Odysseus comes here, and Messenians are described as being in Lacedaimonia. Iliad mentions Messe and Sparta. Maybe related? Probably not. Probably wasn’t a Messenia in C8. Spartan acquisition of the region – by the Classical period at least. Revolt of 460’s. Eventually the Messenians prevailed, Athenians allowed them to go to Naupactus. Messenian identity: those who revolt. They didn’t revolt because they were Messenians, but Messenians because they revolted.

Location of (in 369) the new Messene city. Isocrates: “Aristodemos” – (a Spartan king) deals with it – populated by ex-slaves/helots. Makes it look like Epaminondas is making an illegitimate state.

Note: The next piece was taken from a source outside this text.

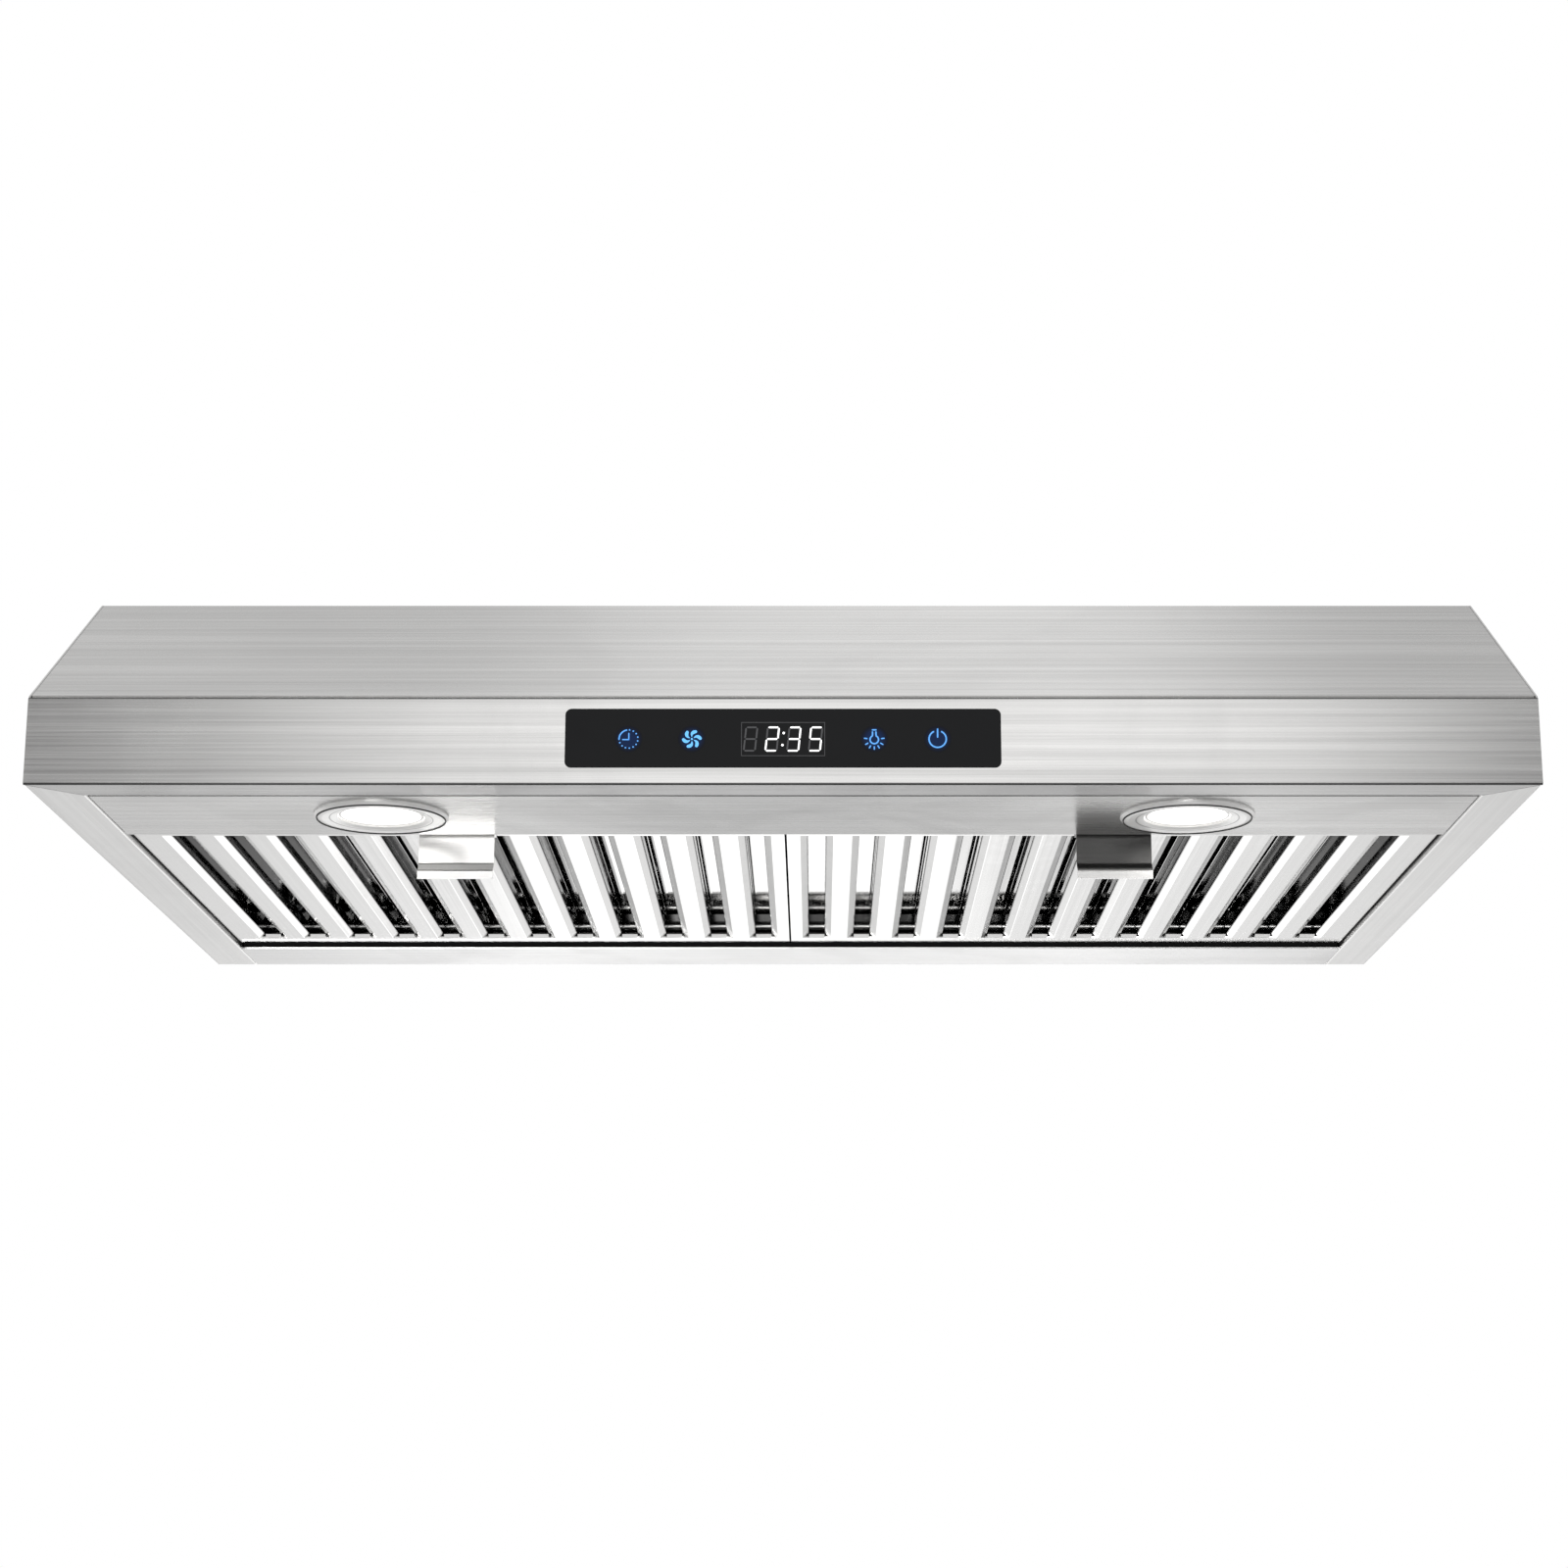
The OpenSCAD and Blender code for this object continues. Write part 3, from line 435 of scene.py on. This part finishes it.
LOOKS = [
    (brushed("canopy_steel", steel(0.6), "x"), ["canopy"]),
    # The fascia: painted shade on its lip, darker at mid width, and round its folds.
    (brushed("fascia_steel", steel(0.65), "x", rough=0.22, under=(0.23, 0.7), folds=0.18), ["front_fascia"]),
    # The light panel: painted shade at mid width.
    (brushed("panel_steel", steel(0.68), "x", middle=(330 * MM, 0.36)), ["light_panel"]),
    # The rear flange: painted shade at mid width.
    (
        brushed("rear_steel", steel(0.97), "x", rough=0.32, streak=0.1, middle=(240 * MM, 0.83)),
        ["back_panel"],
    ),
    (brushed("side_steel", steel(0.58), "y", rough=0.3, streak=0.12, cloud=0.04), pair("side_panel")),
    # The filters: painted shade on faces that look sideways and in the cassettes' insides, and a painted
    # highlight on the bevels that slant forwards.
    (
        polished("filter_steel", steel(0.58), 0.1, walls=0.2, inside=CASSETTE_INSIDE, lips=0.9),
        pair("filter_frame") + pair("lower_baffles"),
    ),
    # The upper baffles: painted shade on faces that look sideways.
    (polished("baffle_steel", steel(0.45), 0.05, walls=0.4, wave=0.03), pair("upper_baffles")),
    (polished("rod_steel", steel(0.6), 0.2, "x"), pair("pivot_rod")),
    # Both handles are one part in one steel: the left one is painted light, with a painted highlight on its
    # slanted faces and painted shade round its folds.
    (
        polished("handle_steel_left_painted_light", steel(0.97), 0.3, "x", 0.02, metallic=0.85, folds=0.1, lips=0.97),
        ["filter_handle_left"],
    ),
    # The right handle's plate carries a painted dark reflection above its foot.
    (
        polished("handle_steel_right_painted_dark", steel(0.9), 0.3, "x", metallic=0.8, part=(HANDLE_PLATE_FOOT, 0.11)),
        ["filter_handle_right"],
    ),
    (polished("spring_steel", steel(0.55), 0.22, "z"), ["catch_springs", "lamp_clips", "touch_springs"]),
    (galvanised("zinc_sheet", rgb(0.46, 0.475, 0.487)), ZINC_PARTS),
    # The rear rail is painted near black: a dark piece standing in for the shade in the gap behind the
    # filters.
    (moulded("rear_rail_painted_dark", rgb(0.012, 0.012, 0.013), 0.6, 500.0, 0.1, 0.3), ["rear_rail"]),
    (machined("wire_steel", rgb(0.4, 0.4, 0.4), 0.35), ["inlet_guard"]),
    (machined("machine_steel", rgb(0.55, 0.55, 0.54)), TURNED_PARTS),
    (machined("flap_aluminium", rgb(0.66, 0.665, 0.67), 0.38), ["damper_flap_front", "damper_flap_rear"]),
    (machined("lamp_aluminium", rgb(0.6, 0.6, 0.6), 0.45), pair("lamp_body")),
    (machined("rotor_core", rgb(0.34, 0.34, 0.35), 0.4, 9000.0), ["rotor"]),
    (touch_glass("control_glass"), ["control_glass"]),
    (moulded("display_plastic", rgb(0.014, 0.014, 0.016), 0.2), ["display_module"]),
    (moulded("housing_plastic", rgb(0.05, 0.05, 0.052), 0.55), ["control_housing"]),
    (circuit("circuit_board", rgb(0.02, 0.13, 0.06), rgb(0.35, 0.25, 0.1)), ["control_board", "power_board"]),
    (circuit("led_board", rgb(0.82, 0.82, 0.79), rgb(0.6, 0.6, 0.55)), ["led_boards"]),
    (moulded("impeller_plastic", rgb(0.07, 0.07, 0.075), 0.5), ["impeller"]),
    (moulded("motor_steel", rgb(0.3, 0.31, 0.33), 0.42, 600.0, 0.08, 0.4), ["motor_housing", "motor_cover"]),
    (windings("copper_winding", rgb(0.72, 0.33, 0.16)), ["stator"]),
    (moulded("rubber", rgb(0.025, 0.025, 0.026), 0.7, 500.0, 0.2), ["motor_bushings", "cable_gland"]),
    (moulded("capacitor_can", rgb(0.74, 0.74, 0.7), 0.4), ["capacitor"]),
    (
        moulded("cable_sheath", rgb(0.04, 0.04, 0.042), 0.45, 700.0),
        ["motor_cable", "lamp_cables", "control_cable"],
    ),
]


def dress(node, mat):
    for place in nodes[node].material_slots:
        place.material = mat


def middle_of(node):
    low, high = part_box(node)
    return (low + high) / 2


def radius_of(node):
    low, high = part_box(node)
    return (high.x - low.x) / 2


for mat, wearers in LOOKS:
    for node in wearers:
        dress(node, mat)

TRIM_LINE = 8.2 * MM
LENS_WHITE, LAMP_WHITE = rgb(0.95, 0.95, 0.93), rgb(1.0, 0.985, 0.955)
LENS_GLOW = 4.0
LENS_FADE = 1.4
for side in SIDES:
    trim, lens = f"lamp_trim_{side}", f"lamp_lens_{side}"
    # A fine darker line on each trim at this radius.
    darker_ring = (tuple(middle_of(trim)), radius_of(trim) - TRIM_LINE, 0.5)
    dress(trim, polished(f"trim_{side}", steel(0.8), 0.34, "x", 0.04, metallic=0.45, ring=darker_ring))
    fade = (tuple(middle_of(lens)), radius_of(lens) * LENS_FADE)
    dress(lens, lit(f"lens_{side}", LENS_WHITE, LAMP_WHITE, LENS_GLOW, fade))


# ---------- geometry helpers ----------


def new_piece(mesh_edit, name):
    """Puts a bmesh into the scene as a named object."""
    mesh = bpy.data.meshes.new(name)
    mesh_edit.to_mesh(mesh)
    mesh_edit.free()
    piece = bpy.data.objects.new(name, mesh)
    bpy.context.scene.collection.objects.link(piece)
    return piece


def keep(mesh_edit, name, body, mat, smooth=False):
    """Makes a named piece from a bmesh and fixes it to a CAD body."""
    bmesh.ops.recalc_face_normals(mesh_edit, faces=mesh_edit.faces)
    piece = new_piece(mesh_edit, name)
    piece.data.materials.append(mat)
    for face in piece.data.polygons:
        face.use_smooth = smooth
    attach(piece, body)
    return piece


def plate(edit, outline, depth):
    """Adds a thin plate with this outline of (x, z) points, its front at y 0 and its back at depth."""
    front = [edit.verts.new((x, 0.0, z)) for x, z in outline]
    back = [edit.verts.new((x, depth, z)) for x, z in outline]
    edit.faces.new(front)
    edit.faces.new(reversed(back))
    for i in range(len(outline)):
        j = (i + 1) % len(outline)
        edit.faces.new((front[i], front[j], back[j], back[i]))


def polar(r, degrees):
    return (r * math.cos(math.radians(degrees)), r * math.sin(math.radians(degrees)))


def dot(x, z, r, n=20):
    return [(x + r * math.cos(math.tau * i / n), z + r * math.sin(math.tau * i / n)) for i in range(n)]


def stroke(path, widths):
    """Outline of a line through path, with a width at each point and round ends."""
    left, right = [], []
    for i, (x, z) in enumerate(path):
        ax, az = path[max(i - 1, 0)]
        bx, bz = path[min(i + 1, len(path) - 1)]
        d = Vector((bx - ax, bz - az)).normalized()
        w = widths[i] / 2
        left.append((x - d.y * w, z + d.x * w))
        right.append((x + d.y * w, z - d.x * w))

    def cap(index, inner):
        (x, z), (ix, iz) = path[index], path[inner]
        heading = math.degrees(math.atan2(z - iz, x - ix))
        around = [polar(widths[index] / 2, heading + a) for a in (60, 30, 0, -30, -60)]
        return [(x + dx, z + dz) for dx, dz in around]

    return left + cap(-1, -2) + right[::-1] + cap(0, 1)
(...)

Archaeology suggests: sanctuaries here are thoroughly Lacedaimonian: Apollo Kourethos (related to Korus, Spartan Amyclae) found on the peninsula; Artemis in Taygetos (Laconic offerings), Kalamata Poseidon, Thouria Poseidon, Messene – motifs of Spartan type. Who was using the sanctuaries? Perioikoi? Had military training – makes sense since they won this freedom from Sparta. Later Messenians claimed that the Spartan cult of Dioskouroi, and Artemis Orthia were originally Messenian and taken away by Spartans. Among smaller ethnic groups, there is an aggregation to a larger identity.

Tholos tomb at Nichoria.

Δευτέρα, Οκτωβρίου 16, 2006

Peloponnese Day 4: Messenia

Today we went to the Neokastro castle, the Neokastro Museum, the Pylos Archaeological Museum, the Ano Eglianos tomb, the Palace of Nestor site, the Xora Archaeological Museum, the Xora chamber tombs site, the site above Voidokoilia, Voidokoilia beach, and Sphakteria.

The Museum inside the Neokastro.


Two pictures of the Neokastro walls.


Bronze figure from the Pylos Archaeological Museum.

The tholos tomb at Ano Englianos.

The beach where I went swimming (Voidokoilia).

Peloponnese Day 3: Methone

Katerina, me, and Maria after I gave my presentation at Methone. Ask me anything you want about Methone!


The bourtzi at Methone.

The bourtzi from a little farther back. I gave my presentation over there!

Peloponnese Day 3: Peristeria and Pylos

The tomb at Peristeria. We had to jump over the fence to see this. There might be a photo of me doing that on someone else's computer. Anyway it was the first but not the last time on the trip that we had to do that.

The interior of the Peristeria tomb.

The view over the plain from the tomb at Peristeria. This is part of the famous agricultural region of Messenia.


The town of Pylos, where we stayed for 3 nights, from the sea. Our hotel is the large yellow building on the left. Photo taken from the boat back from Sphakteria, where an important battle took place...

Pylos: Battle of Sphakteria

Resulted in 420 Spartans imprisoned by Athenians (120 Spartiates, 300 helots) – Spartans desperately wanted them back. Athenians refused. Athenians send a fleet of 40 ships around for Corcyra. Spartans are sending 60 ships also to Corcyra, Demosthenes is along. Supposed to go on to Sicily. Demosthenes wants a garrison here at Pylos, “desolate country.” The Spartans have a garrison at Coroni, Methoni, and Kyparissia: the Messenians speak Doric dialect. A storm comes up and Athenians put in at Pylos for 6 days. Soldiers get bored and start fortifying Pylos for the hell of it. They leave 5 ships with Demosthenes here and take off. Spartans come to Pylos, because they are annoyed – Peloponnesians take the 60 ships here. Spartans “intend to block the entrance to the harbor.” Demosthenes says “come back, Athenian ships.” Spartans leave hoplites on Sphakteria. Demosthenes readies for attack, beats off Spartan hoplites trying to land on Sphakteria. Athenian ships arrive back. “Their intention was to fight in open sea, or in harbor.”

The town square of Pylos, with its enormous plane tree.